Students in Julia Baker’s German Childhood and Children’s Literature class will perform their interpretation of one of Germany’s longest, bestselling children’s books, Der Struwwelpeter, or Shaggy Peter, on Wednesday, May 2, at 6 p.m. at the Backdoor Playhouse.
The performance is free and open to the public, and children are especially welcome.
Heinrich Hoffmann wrote Struwwelpeter in reaction to the lack of good children's books. Intending to buy a picture book as a Christmas present for his three-year-old son, Hoffmann instead wrote and illustrated his own book.
The book comprises 10 illustrated and rhymed stories, mostly about children.

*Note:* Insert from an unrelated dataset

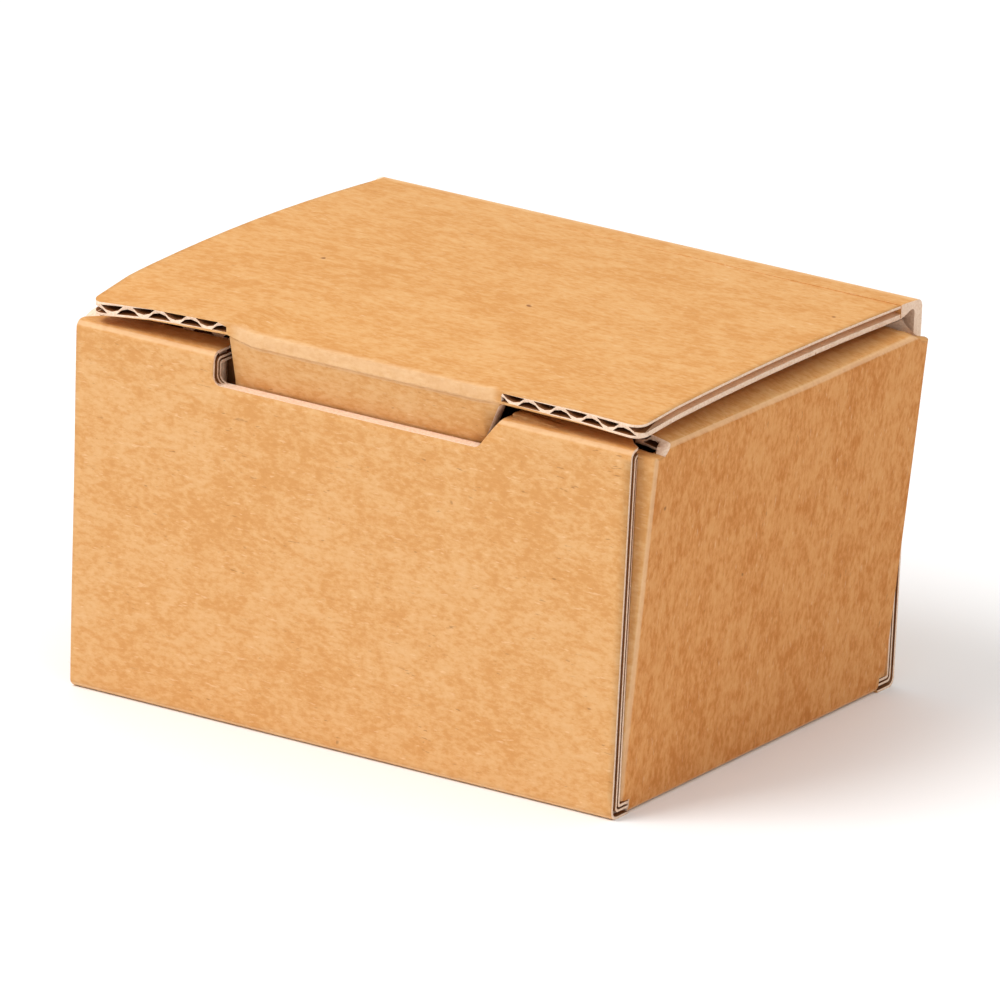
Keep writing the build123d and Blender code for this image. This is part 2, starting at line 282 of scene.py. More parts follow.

Each has a clear moral that demonstrates the disastrous consequences of misbehavior in an exaggerated way.
Hoffmann was persuaded by friends to first publish the book anonymously, under another title, in 1845. It was not until the third edition in 1858 that the book was published under the title Struwwelpeter.
The book has been translated into several languages. In 1891, Mark Twain created one translation of the book into English. Due to copyright issues, Twain's "Slovenly Peter" was not published until after his death in 1935. In 2006, Fantagraphics Books published the first completely digital version of Struwwelpeter, reinterpreted and illustrated by Bob Staake.
Struwwelpeter was republished in English by Dover in 2010.